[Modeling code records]
>>>>
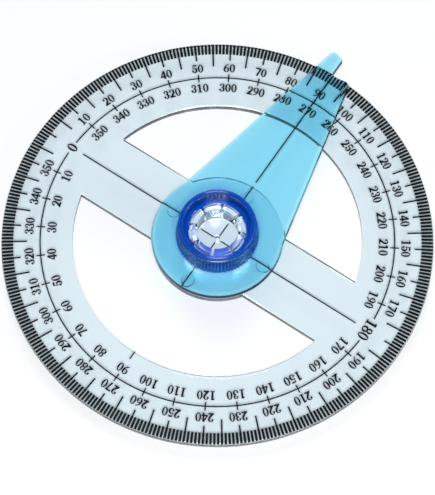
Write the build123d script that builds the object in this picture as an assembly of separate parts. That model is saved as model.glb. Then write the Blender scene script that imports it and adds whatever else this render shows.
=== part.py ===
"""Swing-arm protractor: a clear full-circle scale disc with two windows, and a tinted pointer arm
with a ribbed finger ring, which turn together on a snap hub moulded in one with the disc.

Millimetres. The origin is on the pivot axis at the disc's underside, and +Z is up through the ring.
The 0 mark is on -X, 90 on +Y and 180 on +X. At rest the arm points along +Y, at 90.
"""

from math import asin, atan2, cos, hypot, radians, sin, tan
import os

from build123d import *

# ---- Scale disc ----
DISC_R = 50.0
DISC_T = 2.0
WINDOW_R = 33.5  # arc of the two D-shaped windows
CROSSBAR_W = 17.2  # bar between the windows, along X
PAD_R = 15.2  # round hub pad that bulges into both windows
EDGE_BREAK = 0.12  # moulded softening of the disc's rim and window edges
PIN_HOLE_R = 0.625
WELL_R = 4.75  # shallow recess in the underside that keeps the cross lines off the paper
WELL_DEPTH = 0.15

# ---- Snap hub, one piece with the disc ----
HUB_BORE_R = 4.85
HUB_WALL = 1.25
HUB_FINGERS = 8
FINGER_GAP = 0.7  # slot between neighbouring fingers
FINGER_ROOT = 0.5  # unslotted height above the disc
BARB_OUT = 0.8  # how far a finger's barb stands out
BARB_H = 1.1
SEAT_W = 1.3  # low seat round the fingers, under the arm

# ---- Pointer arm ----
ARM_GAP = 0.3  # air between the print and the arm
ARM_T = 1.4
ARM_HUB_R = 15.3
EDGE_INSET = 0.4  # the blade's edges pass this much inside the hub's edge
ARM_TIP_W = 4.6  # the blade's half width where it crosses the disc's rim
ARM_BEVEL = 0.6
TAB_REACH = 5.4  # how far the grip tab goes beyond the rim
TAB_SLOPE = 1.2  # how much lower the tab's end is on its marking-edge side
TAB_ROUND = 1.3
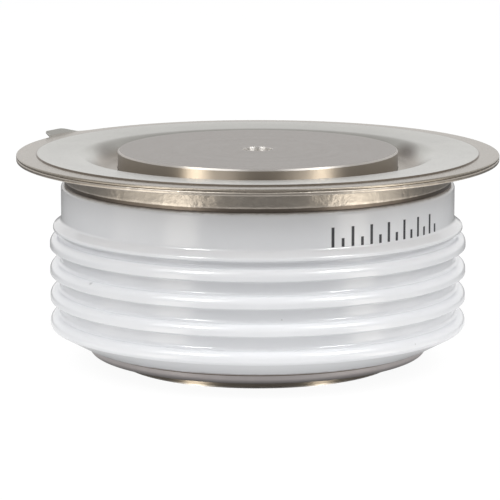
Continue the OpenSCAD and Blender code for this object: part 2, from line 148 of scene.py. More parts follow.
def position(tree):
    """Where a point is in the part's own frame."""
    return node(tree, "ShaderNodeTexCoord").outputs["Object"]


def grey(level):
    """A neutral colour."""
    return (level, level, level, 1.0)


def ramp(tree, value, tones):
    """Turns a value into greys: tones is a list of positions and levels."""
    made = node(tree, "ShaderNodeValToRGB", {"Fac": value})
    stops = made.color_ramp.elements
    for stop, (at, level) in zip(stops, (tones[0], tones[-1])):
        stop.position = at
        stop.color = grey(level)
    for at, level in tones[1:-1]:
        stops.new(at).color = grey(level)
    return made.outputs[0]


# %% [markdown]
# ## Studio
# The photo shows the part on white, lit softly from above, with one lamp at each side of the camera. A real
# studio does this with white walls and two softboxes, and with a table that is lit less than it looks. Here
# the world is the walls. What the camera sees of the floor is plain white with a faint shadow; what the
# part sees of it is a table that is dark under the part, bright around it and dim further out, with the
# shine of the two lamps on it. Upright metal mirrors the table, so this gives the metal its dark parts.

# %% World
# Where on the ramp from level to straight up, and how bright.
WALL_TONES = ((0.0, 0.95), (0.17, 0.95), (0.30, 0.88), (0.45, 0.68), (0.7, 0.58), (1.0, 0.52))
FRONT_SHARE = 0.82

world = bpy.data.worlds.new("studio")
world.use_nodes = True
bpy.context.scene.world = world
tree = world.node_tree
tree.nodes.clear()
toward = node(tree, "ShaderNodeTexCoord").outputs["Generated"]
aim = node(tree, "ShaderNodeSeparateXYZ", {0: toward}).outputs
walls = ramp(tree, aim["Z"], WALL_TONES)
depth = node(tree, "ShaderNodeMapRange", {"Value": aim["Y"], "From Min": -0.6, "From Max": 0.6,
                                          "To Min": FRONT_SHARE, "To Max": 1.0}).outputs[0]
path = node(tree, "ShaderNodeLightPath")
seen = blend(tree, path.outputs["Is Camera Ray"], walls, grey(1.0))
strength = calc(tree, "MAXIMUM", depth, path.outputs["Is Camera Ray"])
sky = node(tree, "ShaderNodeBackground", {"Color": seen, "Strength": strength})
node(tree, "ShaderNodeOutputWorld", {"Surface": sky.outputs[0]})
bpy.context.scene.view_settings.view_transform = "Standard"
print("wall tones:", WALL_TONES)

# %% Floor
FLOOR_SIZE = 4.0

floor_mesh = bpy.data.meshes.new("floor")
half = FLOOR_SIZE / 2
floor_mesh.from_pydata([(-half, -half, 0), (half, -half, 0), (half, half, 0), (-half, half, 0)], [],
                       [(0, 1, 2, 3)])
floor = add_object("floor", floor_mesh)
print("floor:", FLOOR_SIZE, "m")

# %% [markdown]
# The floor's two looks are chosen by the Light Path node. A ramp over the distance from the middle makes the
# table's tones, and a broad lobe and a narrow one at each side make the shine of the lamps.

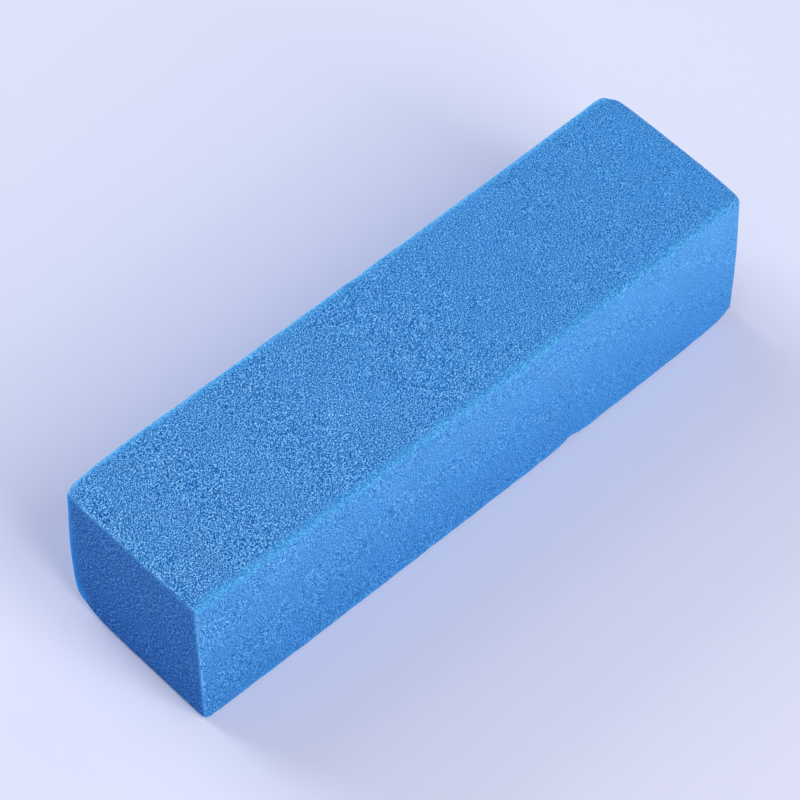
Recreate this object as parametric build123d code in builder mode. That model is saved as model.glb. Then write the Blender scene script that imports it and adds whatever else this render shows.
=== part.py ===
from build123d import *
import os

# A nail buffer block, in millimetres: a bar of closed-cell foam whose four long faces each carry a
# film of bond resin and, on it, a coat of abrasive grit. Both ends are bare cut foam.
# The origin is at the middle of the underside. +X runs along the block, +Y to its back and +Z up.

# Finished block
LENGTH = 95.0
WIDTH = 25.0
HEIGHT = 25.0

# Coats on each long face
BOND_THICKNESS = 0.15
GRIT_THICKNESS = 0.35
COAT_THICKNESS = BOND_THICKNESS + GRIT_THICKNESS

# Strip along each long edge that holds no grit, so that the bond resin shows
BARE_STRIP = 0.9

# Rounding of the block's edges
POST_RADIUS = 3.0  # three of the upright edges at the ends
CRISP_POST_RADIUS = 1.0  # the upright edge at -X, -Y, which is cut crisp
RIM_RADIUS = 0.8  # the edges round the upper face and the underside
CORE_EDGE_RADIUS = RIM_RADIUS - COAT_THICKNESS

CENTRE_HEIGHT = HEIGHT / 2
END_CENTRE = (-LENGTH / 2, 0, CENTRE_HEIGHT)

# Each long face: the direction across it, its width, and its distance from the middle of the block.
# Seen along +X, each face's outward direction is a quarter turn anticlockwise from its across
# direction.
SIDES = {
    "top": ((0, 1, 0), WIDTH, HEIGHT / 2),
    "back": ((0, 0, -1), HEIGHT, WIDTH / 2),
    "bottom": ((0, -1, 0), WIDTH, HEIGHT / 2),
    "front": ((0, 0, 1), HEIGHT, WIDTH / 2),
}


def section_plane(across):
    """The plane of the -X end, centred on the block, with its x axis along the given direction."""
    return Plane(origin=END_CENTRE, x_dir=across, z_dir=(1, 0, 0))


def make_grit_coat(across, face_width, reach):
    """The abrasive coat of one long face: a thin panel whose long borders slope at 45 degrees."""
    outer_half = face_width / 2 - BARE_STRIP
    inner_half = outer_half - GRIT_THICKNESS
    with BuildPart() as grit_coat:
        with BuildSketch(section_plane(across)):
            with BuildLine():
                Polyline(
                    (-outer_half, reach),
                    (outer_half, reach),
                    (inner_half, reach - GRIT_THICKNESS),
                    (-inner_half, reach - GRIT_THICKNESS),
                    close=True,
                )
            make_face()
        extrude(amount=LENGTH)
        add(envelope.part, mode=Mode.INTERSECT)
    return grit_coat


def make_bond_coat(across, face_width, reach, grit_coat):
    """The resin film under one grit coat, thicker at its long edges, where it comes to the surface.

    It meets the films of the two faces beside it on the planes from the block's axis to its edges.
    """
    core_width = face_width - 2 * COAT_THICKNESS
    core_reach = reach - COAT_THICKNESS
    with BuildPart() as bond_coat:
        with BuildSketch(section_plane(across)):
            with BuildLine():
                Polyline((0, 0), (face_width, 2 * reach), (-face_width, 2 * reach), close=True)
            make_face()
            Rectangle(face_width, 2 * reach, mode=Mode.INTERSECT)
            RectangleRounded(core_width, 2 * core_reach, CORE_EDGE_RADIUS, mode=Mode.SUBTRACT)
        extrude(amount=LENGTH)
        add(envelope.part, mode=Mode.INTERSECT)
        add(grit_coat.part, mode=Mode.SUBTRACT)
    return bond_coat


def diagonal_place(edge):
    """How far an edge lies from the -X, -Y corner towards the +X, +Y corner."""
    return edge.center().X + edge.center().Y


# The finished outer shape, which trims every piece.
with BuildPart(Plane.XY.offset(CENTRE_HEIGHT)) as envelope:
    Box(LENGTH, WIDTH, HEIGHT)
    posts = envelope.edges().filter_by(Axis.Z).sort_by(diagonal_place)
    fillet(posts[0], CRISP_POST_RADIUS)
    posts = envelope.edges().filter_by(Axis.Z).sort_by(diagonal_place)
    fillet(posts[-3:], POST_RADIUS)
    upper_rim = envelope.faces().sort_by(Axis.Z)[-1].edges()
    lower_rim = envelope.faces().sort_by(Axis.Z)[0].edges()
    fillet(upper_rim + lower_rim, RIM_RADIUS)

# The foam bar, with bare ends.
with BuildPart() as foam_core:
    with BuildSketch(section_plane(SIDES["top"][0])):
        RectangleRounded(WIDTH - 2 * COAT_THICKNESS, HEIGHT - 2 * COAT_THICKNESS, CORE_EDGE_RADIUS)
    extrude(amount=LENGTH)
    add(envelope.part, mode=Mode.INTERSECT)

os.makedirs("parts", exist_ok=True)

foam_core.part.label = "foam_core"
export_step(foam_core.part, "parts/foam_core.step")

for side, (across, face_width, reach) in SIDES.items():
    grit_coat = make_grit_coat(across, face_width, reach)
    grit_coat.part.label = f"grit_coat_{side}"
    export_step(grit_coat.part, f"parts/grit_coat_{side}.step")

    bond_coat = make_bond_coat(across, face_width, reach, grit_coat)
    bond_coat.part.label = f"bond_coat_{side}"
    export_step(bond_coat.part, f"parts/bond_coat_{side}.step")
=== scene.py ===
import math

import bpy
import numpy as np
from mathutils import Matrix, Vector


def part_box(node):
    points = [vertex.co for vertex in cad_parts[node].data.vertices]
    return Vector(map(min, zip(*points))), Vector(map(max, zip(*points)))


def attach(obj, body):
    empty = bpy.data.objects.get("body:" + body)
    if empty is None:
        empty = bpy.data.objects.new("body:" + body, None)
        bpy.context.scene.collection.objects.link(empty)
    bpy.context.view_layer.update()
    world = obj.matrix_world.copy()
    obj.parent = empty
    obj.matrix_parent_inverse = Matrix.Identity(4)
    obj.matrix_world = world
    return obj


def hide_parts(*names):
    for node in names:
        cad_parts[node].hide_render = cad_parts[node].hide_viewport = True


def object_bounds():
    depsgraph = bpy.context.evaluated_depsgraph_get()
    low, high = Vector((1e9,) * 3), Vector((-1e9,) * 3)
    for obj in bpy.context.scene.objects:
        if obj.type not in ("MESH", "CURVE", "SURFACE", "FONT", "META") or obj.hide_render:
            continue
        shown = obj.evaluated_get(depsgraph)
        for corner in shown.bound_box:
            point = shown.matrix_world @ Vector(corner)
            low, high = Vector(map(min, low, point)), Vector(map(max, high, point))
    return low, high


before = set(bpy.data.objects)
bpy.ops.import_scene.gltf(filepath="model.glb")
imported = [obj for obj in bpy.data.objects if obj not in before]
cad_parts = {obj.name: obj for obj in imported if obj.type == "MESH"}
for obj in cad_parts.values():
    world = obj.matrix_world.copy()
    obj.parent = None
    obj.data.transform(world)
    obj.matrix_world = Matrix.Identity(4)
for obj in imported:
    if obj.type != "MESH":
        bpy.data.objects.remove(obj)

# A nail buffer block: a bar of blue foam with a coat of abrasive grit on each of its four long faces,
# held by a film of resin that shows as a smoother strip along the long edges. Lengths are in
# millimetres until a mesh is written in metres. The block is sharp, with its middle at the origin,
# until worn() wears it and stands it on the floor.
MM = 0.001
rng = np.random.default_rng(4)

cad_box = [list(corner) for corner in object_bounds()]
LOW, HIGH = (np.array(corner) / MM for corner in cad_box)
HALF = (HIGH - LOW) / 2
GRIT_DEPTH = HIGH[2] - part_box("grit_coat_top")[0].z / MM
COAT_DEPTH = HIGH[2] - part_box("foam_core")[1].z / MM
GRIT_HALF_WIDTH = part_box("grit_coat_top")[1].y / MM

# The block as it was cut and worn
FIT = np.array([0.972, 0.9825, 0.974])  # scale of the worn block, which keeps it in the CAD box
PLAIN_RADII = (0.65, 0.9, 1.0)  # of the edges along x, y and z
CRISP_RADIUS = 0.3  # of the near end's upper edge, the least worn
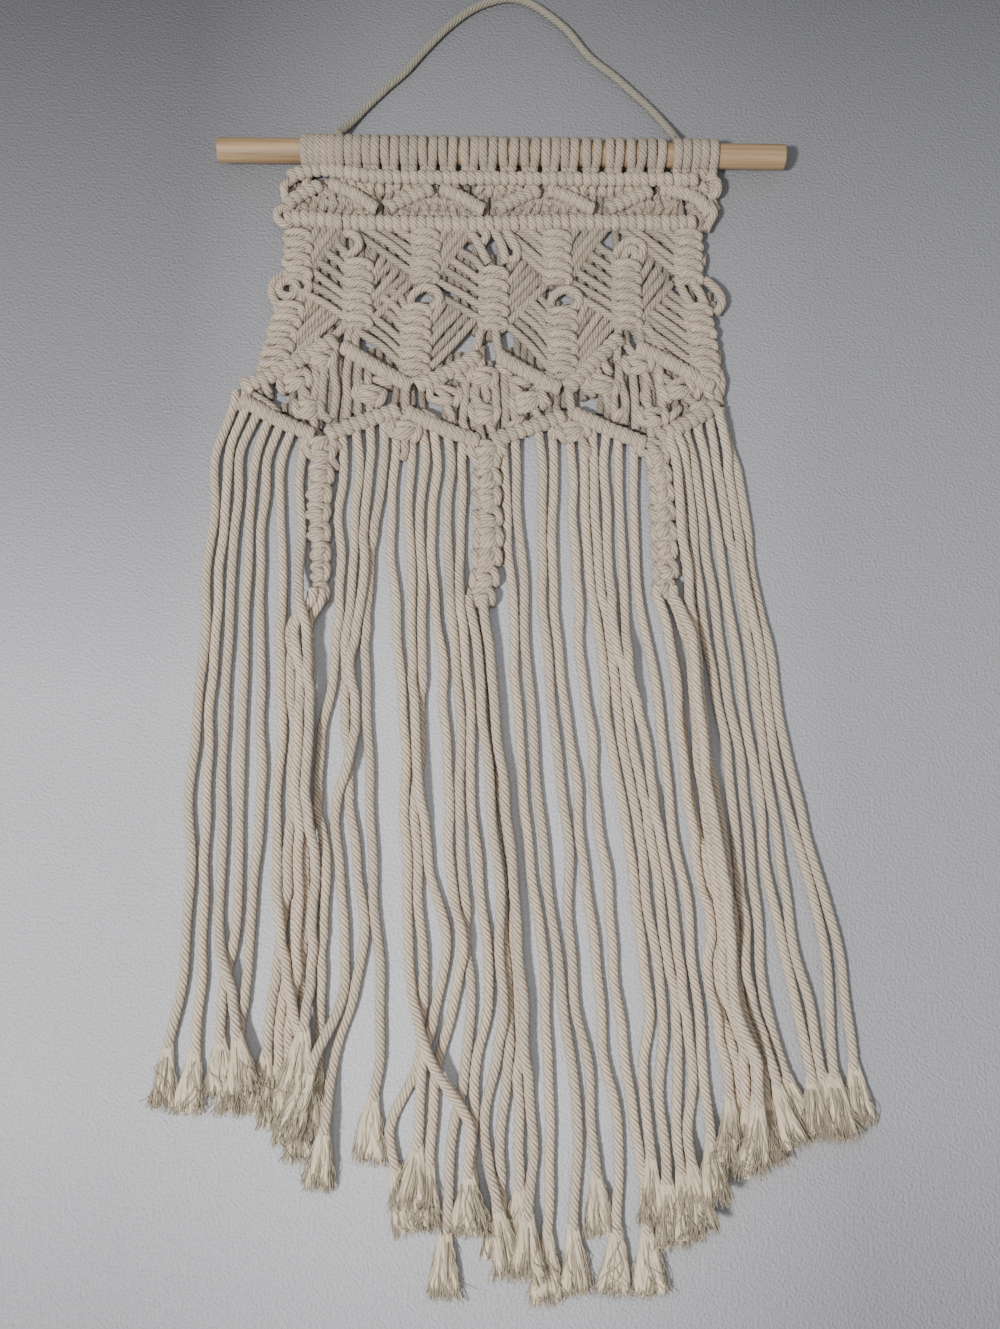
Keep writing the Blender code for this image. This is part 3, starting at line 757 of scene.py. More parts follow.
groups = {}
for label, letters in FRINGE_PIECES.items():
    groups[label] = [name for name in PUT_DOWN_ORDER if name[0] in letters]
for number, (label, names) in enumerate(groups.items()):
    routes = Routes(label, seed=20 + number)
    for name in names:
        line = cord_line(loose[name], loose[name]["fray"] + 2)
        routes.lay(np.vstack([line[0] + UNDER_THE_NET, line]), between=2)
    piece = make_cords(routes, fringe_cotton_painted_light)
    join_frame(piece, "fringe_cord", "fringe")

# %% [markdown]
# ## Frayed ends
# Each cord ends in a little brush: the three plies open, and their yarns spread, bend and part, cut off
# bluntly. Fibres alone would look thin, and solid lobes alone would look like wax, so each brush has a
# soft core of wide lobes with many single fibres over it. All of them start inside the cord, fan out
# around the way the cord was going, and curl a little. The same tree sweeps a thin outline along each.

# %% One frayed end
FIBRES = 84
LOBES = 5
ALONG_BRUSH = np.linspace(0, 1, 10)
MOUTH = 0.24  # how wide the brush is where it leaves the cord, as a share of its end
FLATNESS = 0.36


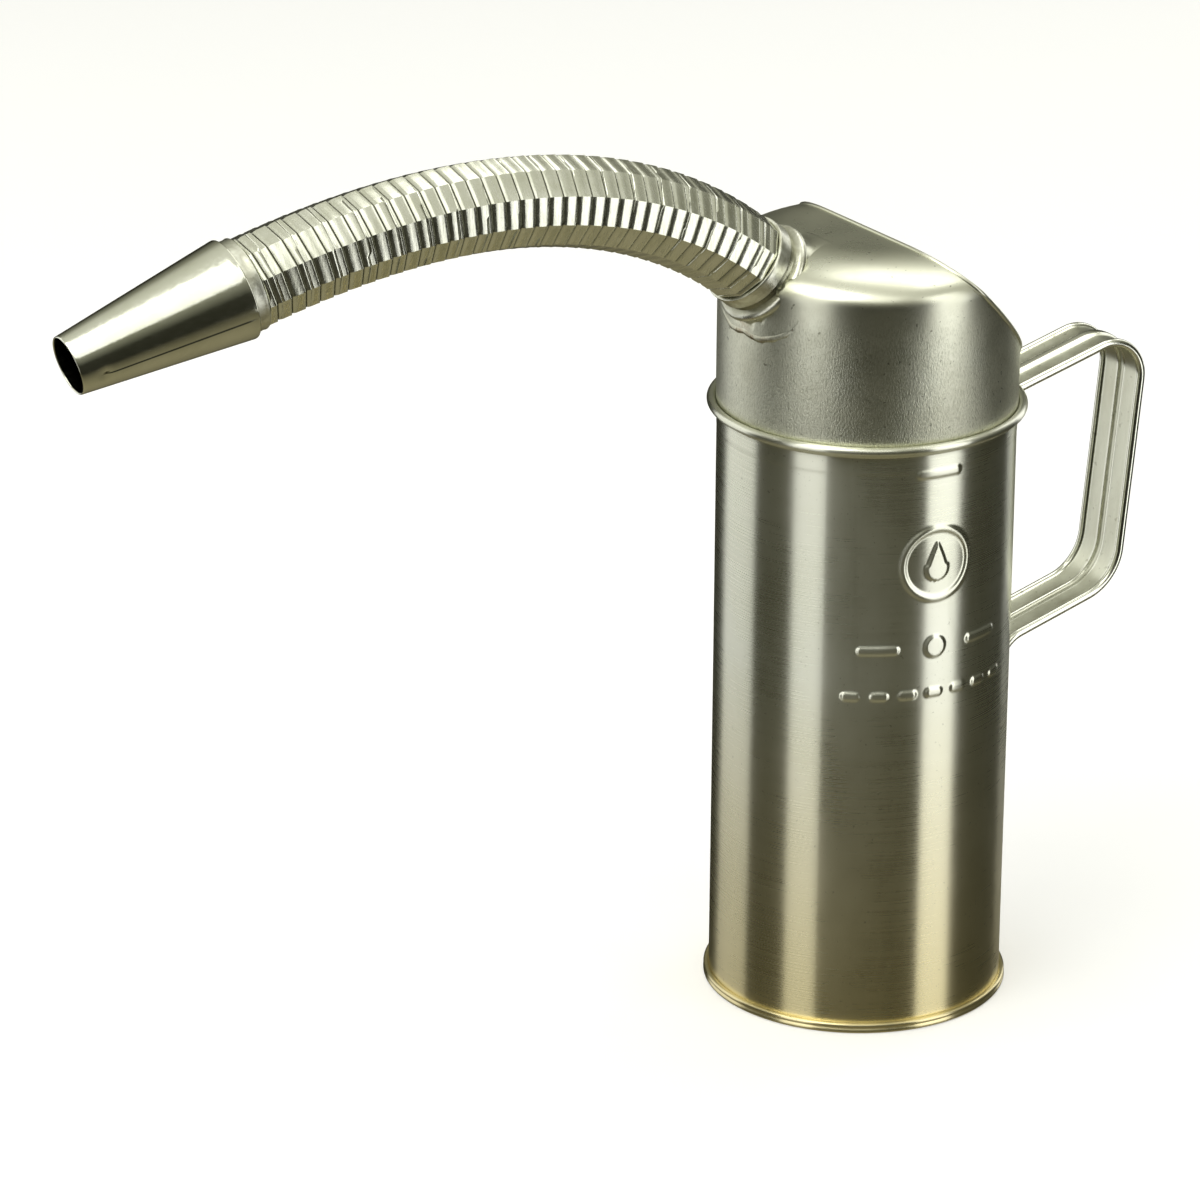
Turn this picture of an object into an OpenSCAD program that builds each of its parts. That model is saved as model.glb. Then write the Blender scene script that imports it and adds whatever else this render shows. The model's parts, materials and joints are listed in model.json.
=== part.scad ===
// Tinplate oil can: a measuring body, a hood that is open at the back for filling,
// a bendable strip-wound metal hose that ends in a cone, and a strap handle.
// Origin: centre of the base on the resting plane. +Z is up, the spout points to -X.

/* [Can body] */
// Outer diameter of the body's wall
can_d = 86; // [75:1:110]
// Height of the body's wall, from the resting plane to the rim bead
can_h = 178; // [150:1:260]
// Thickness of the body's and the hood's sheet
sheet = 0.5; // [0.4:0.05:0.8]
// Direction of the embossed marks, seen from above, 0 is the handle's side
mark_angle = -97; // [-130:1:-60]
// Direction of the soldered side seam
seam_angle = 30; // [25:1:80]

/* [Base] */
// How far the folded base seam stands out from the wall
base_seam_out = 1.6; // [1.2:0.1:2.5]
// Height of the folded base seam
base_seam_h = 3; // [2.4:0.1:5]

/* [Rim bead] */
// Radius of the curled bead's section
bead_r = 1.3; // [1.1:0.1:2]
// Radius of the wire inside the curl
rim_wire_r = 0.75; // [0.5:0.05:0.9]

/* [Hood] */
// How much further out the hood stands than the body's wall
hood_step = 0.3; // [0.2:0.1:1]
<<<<
[The problem] Set down exactly the lines from the line that contains "bond_coat = make_bond_coat(across, face_width, reach, grit_coat)" to the line that contains "obj.matrix_parent_inverse = Matrix.Identity(4)", both lines included, and nothing more.

[Task result]
    bond_coat = make_bond_coat(across, face_width, reach, grit_coat)
    bond_coat.part.label = f"bond_coat_{side}"
    export_step(bond_coat.part, f"parts/bond_coat_{side}.step")
=== scene.py ===
import math

import bpy
import numpy as np
from mathutils import Matrix, Vector


def part_box(node):
    points = [vertex.co for vertex in cad_parts[node].data.vertices]
    return Vector(map(min, zip(*points))), Vector(map(max, zip(*points)))


def attach(obj, body):
    empty = bpy.data.objects.get("body:" + body)
    if empty is None:
        empty = bpy.data.objects.new("body:" + body, None)
        bpy.context.scene.collection.objects.link(empty)
    bpy.context.view_layer.update()
    world = obj.matrix_world.copy()
    obj.parent = empty
    obj.matrix_parent_inverse = Matrix.Identity(4)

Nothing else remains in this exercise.